You can pre-fill examples by adding spans to your example in a custom recipe and you can customise the label color either in the config section of your custom recipe or in the prodigy.jsonl file.
This Prodigy short gives an example of how that works, both for images and (at the end) spans.
Thanks for the reply! Unfortunately, our use case is different. We aren't interested in assigning certain colors to labels, but rather, just indicating that we want users to label specific spans of text. Our task is basically entity classification where we define the entities.
So if the input is
Pt complains of headache and has history of migraines.
We want to tell our annotators to only label headache and history of migraines (predefined spans of text that we are labeling).
We want to visualize headache and history of migraines to stand out from the other text to indicate what they should be labeling.
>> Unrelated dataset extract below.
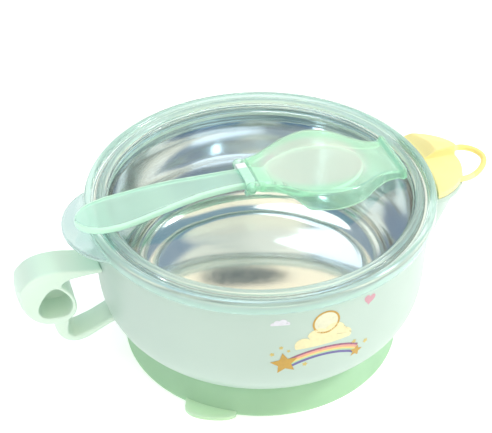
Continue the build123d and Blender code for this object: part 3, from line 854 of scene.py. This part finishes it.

Is this possible -- I am OK with my hacky solution to prepend an indicator to the front of each word in a highlighted span but it seems it causes a lot of issues when the next example is loaded.
Hi @griff4692,
sorry for the late reply. Maybe the following approach solves your problem:
You can add a style-key to the tokens to insert custom css for tokens. I used the following recipe:
import prodigy
from prodigy.components.loaders import JSONL
from prodigy.components.preprocess import add_tokens
import spacy
nlp = spacy.blank("en")
def insert_style_key(example):
tokens = []
for token in example["tokens"]:
t = dict(token)
if any([t["id"] in range(s['token_start'], s['token_end']+1) for s in example["spans"]]):
t["style"] = {"color": "#ab00ff"}
tokens.append(t)
example["spans"] = [] # in case you don't want to have the spans to be pre-highlighted
example["tokens"] = tokens
return example
@prodigy.recipe("data-recipe",
dataset=("Dataset to save answers to", "positional", None, str),
path=("Path to jsonl", "positional", None, str))
def data_review_recipe(dataset, path):
def get_stream(stream):
for s in stream:
yield insert_style_key(s)
stream = JSONL(path)
stream = add_tokens(nlp, stream)
return {
"view_id": "ner_manual",
"dataset": dataset,
"stream": get_stream(stream),
"config": {
"labels": ["DAY"], # the labels for the manual NER interface
}
}
My data looked like this, having pre-defined spans and text.
{"text": "TLDR: Worst experience ever, never ordering from here again.", "spans": []}
{"text": "My order arrived last Tuesday.", "spans": [{ "start": 22, "end": 29, "label": "DAY" }]}
Using this recipe, this is how the second text, having a pre-defined span, looks in prodigy:
Thanks for this - I will try this out and get back to you but looks promising!! Is there a way to avoid defining a label on the spans? It looks like each span must be provided a "label" column but I don't want to bias the annotators - just want the text to appear in a different color.
For the pre-defined spans you do not necessarily need a label column to make the recipe work. For example, the recipe I posted does not require a label attribute.
Another idea could be to delete the spans from the input after the tokens have been colored. If you leave the spans in the input, your annotators would have to deselect the pre-defined span and select it again. In my recipe above, I overwrite the pre-defined spans with an empty list such that the tokens inside the spans are colored but not already marked as spans inside of prodigy.
Thanks - This looks really nice and almost fully works for me. I'm getting an error about an invalid span
File "cython_src/prodigy/components/preprocess.pyx", line 246, in prodigy.components.preprocess.sync_spans_to_tokens
ValueError: Mismatched tokenization. Can't resolve span to token index 1335. This can happen if your data contains pre-set spans. Make sure that the spans match spaCy's tokenization or add a 'tokens' property to your task.
{'start': 1320, 'end': 1335, 'token_start': 271}
Any advice on how to debug this? I am writing to the .jsonl with spans that match my pre-selected boundaries but I don't spacy tokenize until recipe.py.
This error usually occurs when the boundaries of your tokens and spans mismatch, e.g. when the end of the span points to a char inside a token which is not the end of the token itself. You can change it by changing end for example.
If that doesn't solve the problem, could you share the line that throws the error?